Finding a lasting cure
These solutions might treat the symptoms of the problem, but not the root causes. For example, how can manufacturers be convinced to continue making older drugs, and of sufficient quality and quantity? Fox claims that it doesn't cost generic drugmakers a thing when a product is out of stock, so they have no real incentive to act. Most companies I contacted refused to comment.
There was one exception. BD Rx is an eight-year-old subsidiary of medical supplies company Becton Dickinson specializing in pre-filled generic syringes. The company controls its supply chain by doing practically everything in-house, and has a brand-new factory in North Carolina, highly automated to guarantee sterility. Of the 20 to 30 drugs BD Rx intends to launch, many are on the FDA shortages list. BD Rx president Mark Sebree say the original intent was to provide safer delivery and irreproachable quality, "but that focus on quality has the collateral benefit of responding to the shortage issue."
The drugs BD Rx sells are priced slightly higher than typical generics, but Sebree says his buyers now realize that reliability has a cost. He believes that downward price pressure has played a role in the sad condition of his competitors' manufacturing facilities.
Other industry representatives agree that stringent price controls have contributed to the problem. In 2003, the United States capped Medicare reimbursements on many generic injectable drugs, a factor often blamed for the crisis. In France, where drug shortages numbered around 300 last year, the government sets drug prices and keeps them low. Eric Baseilhac is a director at LEEM, an association representing France's pharmaceutical industry. "Government policy has taken away our competitive edge to make active pharmaceutical ingredients," he says. "If price pressure continues, it will have grave effects on our manufacturing capacity as well."

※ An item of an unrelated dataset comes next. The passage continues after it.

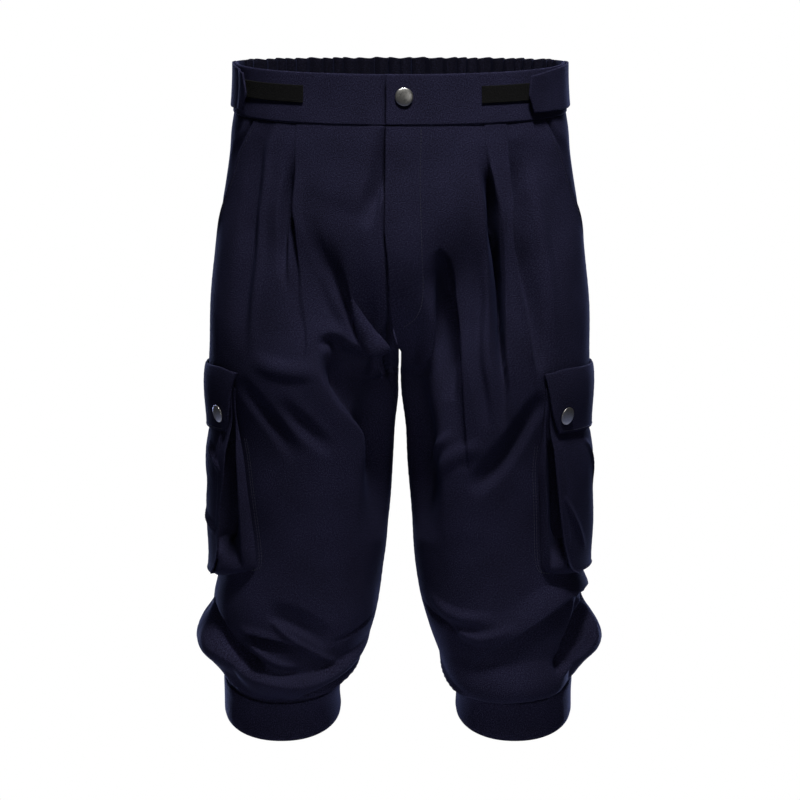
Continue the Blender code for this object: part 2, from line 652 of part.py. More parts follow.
def cargo_flap(name, side, finish):
    table = np.array(FLAP)
    front = table[:, 2 if side < 0 else 3][:, None]
    back = FLAP_BACK[side] + (table[:, 2:3] - 43.5) * -0.6
    angles = front + (back - front) * np.linspace(0, 1, 9)[None, :]
    return wall(name, skin(side, angles, table[:, :1], table[:, 1:2]), DOUBLE_CLOTH, finish, side)


def knee_band(name, side, finish):
    levels = np.array([BAND_TOP, BAND_TOP - 5, HEM + 5, HEM])[:, None]
    proud = np.array([0.2, 1.2, 1.2, 0.2])[:, None]
    angles = np.linspace(180, -180, 29)[None, :-1]
    outer = form(side, angles, levels) + outward(side, angles, levels) * proud[..., None]
    return wall(name, outer, DOUBLE_CLOTH, finish, side, ring=True)


SNAP_RADIUS = 8.8
# radius and height of each ring of a snap's cap, from its foot up
SNAP_RINGS = ((0.86, 0.0), (1.0, 0.9), (0.9, 2.0), (0.5, 2.7))
SNAP_SIDES = 18


def snap_cap(name, base, axis, finish):
    """A domed metal cap turned about `axis`, its foot a seam gap off the cloth at `base`."""
    turn = Vector(axis).to_track_quat("Z", "Y")
    points = []
    for radius, height in SNAP_RINGS:
        for i in range(SNAP_SIDES):
            around = 2 * math.pi * i / SNAP_SIDES
            r = radius * SNAP_RADIUS
            local = Vector((r * math.cos(around), r * math.sin(around), height + SEAM_GAP))
            points.append(Vector(base) + turn @ local)
    faces = [tuple(range(SNAP_SIDES))[::-1]]
    for ring in range(len(SNAP_RINGS) - 1):
        for i in range(SNAP_SIDES):
            j = (i + 1) % SNAP_SIDES
            low, high = ring * SNAP_SIDES, (ring + 1) * SNAP_SIDES
            faces.append((low + i, low + j, high + j, high + i))
    faces.append(tuple((len(SNAP_RINGS) - 1) * SNAP_SIDES + i for i in range(SNAP_SIDES)))
    return add_object(name, points, faces, finish)


def flap_off(level):
    table = np.array(FLAP)[::-1]
    return float(np.interp(level, table[:, 0], table[:, 1]))


def place_on(surface, side, angle, level, off):
    """A point and its outward normal on a surface function, at one place."""
    around = np.array([[angle + 3, angle - 3]]), np.array([[level]])
    upright = np.array([[angle]]), np.array([[level + 4], [level - 4]])
    across = surface(side, *around, off)
    down = surface(side, *upright, off)
    axis = np.cross(across[0, 1] - across[0, 0], down[1, 0] - down[0, 0]) * -side
    # a flat cap rests on the highest of the cloth round it
    bulge = 0.25
    normal = unit(axis)
    return surface(side, np.array([[angle]]), np.array([[level]]), off)[0, 0] + normal * bulge, normal


BUTTON = {"angle": 178.0, "level": 3.0}


def build():
    for old in list(bpy.data.objects):
        bpy.data.objects.remove(old)
    wool = material("navy_wool", (0.010, 0.012, 0.030), 0.85)
    band_wool = material("navy_wool_band", (0.011, 0.013, 0.031), 0.85)
    loop = material("black_loop_tape", (0.004, 0.004, 0.004), 0.95)
    nickel = material("satin_nickel", (0.66, 0.66, 0.64), 0.32, 1.0)
    for side, label in ((-1, "right"), (1, "left")):
        front_panel(f"front_{label}", side, wool)
        back_panel(f"back_{label}", side, wool)
        hip_facing(f"hip_facing_{label}", side, wool)
        waistband_front(f"waistband_front_{label}", side, band_wool)
        loop_tape(f"loop_tape_{label}", side, loop)
        side_tab(f"side_tab_{label}", side, band_wool)
        cargo_gusset(f"cargo_gusset_{label}", side, wool)
        cargo_face(f"cargo_face_{label}", side, wool)
        cargo_flap(f"cargo_flap_{label}", side, wool)
        knee_band(f"knee_band_{label}", side, band_wool)
        front_edge = float(np.interp(-FLAP_SNAP["level"], [-row.level for row in FLAP], [row[2 if side < 0 else 3] for row in FLAP]))
        places = {"front": front_edge - FLAP_SNAP["inset"], "back": FLAP_BACK[side] + FLAP_SNAP["inset"]}
        for end, angle in places.items():
            base, axis = place_on(skin, side, angle, FLAP_SNAP["level"], flap_off(FLAP_SNAP["level"]))
            snap_cap(f"flap_snap_{label}_{end}", base, axis, nickel)
    waistband_back("waistband_back", band_wool)
    base, axis = place_on(band_skin, 1, BUTTON["angle"], BUTTON["level"], BAND_PROUD)
    snap_cap("waist_snap", base, axis, nickel)


if __name__ == "__main__":
    build()
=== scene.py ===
import math

import bpy
import numpy as np
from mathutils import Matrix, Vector


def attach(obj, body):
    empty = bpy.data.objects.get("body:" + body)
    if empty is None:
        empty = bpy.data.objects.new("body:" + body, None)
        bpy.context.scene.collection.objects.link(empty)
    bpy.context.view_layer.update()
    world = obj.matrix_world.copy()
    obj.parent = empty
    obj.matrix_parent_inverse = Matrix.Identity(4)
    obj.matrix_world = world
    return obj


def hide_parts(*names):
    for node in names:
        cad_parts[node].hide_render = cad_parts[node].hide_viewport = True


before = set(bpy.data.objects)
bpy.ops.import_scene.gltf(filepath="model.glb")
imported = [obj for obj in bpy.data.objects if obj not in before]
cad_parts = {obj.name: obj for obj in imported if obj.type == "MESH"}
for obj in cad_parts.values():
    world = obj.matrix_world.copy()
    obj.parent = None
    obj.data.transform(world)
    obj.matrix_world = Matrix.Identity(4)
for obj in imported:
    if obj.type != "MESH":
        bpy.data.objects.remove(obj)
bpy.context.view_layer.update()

# Knee breeches in navy wool, filled out as if worn. Lengths are millimetres, and become metres when
# a mesh is made. Side -1 is the wearer's right leg (-X), side +1 the left, and the front faces -Y.
# A place on one half is (angle, level): 0 degrees at the side seam, +90 at mid front, +180 at the
# centre front or inseam, negative towards the back. The level is a ring's height at the side seam.
mm = 0.001
sides = ((-1, "right"), (1, "left"))
columnEnd = {-1: "Right", 1: "Left"}  # how a table's column for one side ends

garment = {
    "cloth": 1.6,  # one layer of wool
    "doubleCloth": 2.8,  # waistband, knee bands and flaps are two layers
    "gap": 0.3,  # between a piece and the one it lies on
    "roundness": 2.15,  # exponent of the rings: 2 is an ellipse
    "waistTop": 24.6,
    "waistSeam": -23.9,
    "forkStart": -100.0,
    "fork": -280.0,
    "forkPower": 2.5,  # higher parts the two legs later, and more steeply
    "forkZone": (125, 175),  # degrees where that parting takes over from a soft one
    "bandTop": -586.0,
    "hem": -624.0,
}

torso = {
    "level": (30, 0, -24, -40, -63, -93, -122, -152, -182, -212, -242, -280),
    "halfWidth": (161.5, 162, 164, 166.5, 168.3, 172.5, 177.5, 182, 185.5, 188, 190, 191),
    "front": (106, 107, 109, 111, 113, 117, 120, 122, 123, 122, 120, 117),
    "back": (112, 113, 116, 120, 124, 132, 140, 147, 152, 154, 152, 146),
    "tiltFront": (0.125, 0.125, 0.125, 0.12, 0.11, 0.09, 0.07, 0.05, 0.03, 0.02, 0.01, 0),
    "tiltBack": (0.04, 0.04, 0.04, 0.04, 0.035, 0.025, 0.02, 0.01, 0.005, 0, 0, 0),
}

leg = {  # inner and outer are distances from the centre plane
    "level": (-100, -250, -280, -302, -332, -363, -393, -423, -454, -484, -505, -525, -545, -566, -586, -640),
    "innerRight": (0.2, 0.2, 0.6, 1.2, 4.6, 6.5, 8.5, 10.5, 13.5, 17.5, 20, 24.5, 31.5, 42, 57, 59),
    "outerRight": (180, 190, 190, 187, 181, 179, 178, 178, 179, 183, 187, 186, 182, 178, 176.5, 175.5),
    "innerLeft": (0.2, 0.2, 0.6, 1.2, 4.8, 7, 9.5, 11.5, 13.5, 16.5, 20, 25.5, 32, 41, 53.5, 56),
    "outerLeft": (180, 189, 189, 186, 180, 178, 177, 177.5, 178, 181, 184, 183, 180, 176, 172.5, 171.5),
    "front": (114, 113, 112, 110, 106, 102, 99, 96, 93, 91, 90, 88, 84, 76, 63, 62),
    "back": (122, 124, 122, 118, 113, 107, 101, 96, 91, 86, 82, 79, 75, 69, 61, 60),
    "tilt": (0, 0, 0, 0, 0, 0, 0, 0, 0.02, 0.05, 0.09, 0.14, 0.20, 0.28, 0.355, 0.355),
}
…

Regulators could also create incentives for consumers and manufacturers through greater transparency. Currently, approval systems are pass or fail. "It's not like restaurant grades where you can say this is a C-plus manufacturer, this is an A-minus," Fox says. "People who buy drug products have zero visibility into quality, assume one is as good as another and so their incentive is to purchase the cheapest. Drug manufacturers have no incentive to create a high-quality product, because nobody sees it." Buying groups and governments often award drug manufacturing contracts to the lowest bidder, which further weakens the system by discouraging additional suppliers.
It is a delicate balance: maintaining a global industry without losing control over supply chains. Keeping prices low enough so that patients can afford drugs, but not so low that manufacturers stop making them. Regulating drugmakers to guarantee safety without disrupting production of essential medicines.
But it's also worth getting right. Today, Abby Alonzo is cancer-free, but she will always suffer the consequences of her extended treatment. Her doctor says her lung capacity is half what it should be for a healthy girl her age and would not be so compromised had she not relapsed and required additional chemo, a bone marrow transplant and increased radiotherapy. Now when she plays sports her mother watches with a mixture of pride and sadness. "You see her on the field, her hands above her head, she can't catch her breath, it's clear that her lungs are ruined," Katie says. "This is something she's going to have to live with for the rest of her life. When someone gets cancer you don't really look for something to blame. But when you can point and say she relapsed because of this--well, that's infuriating."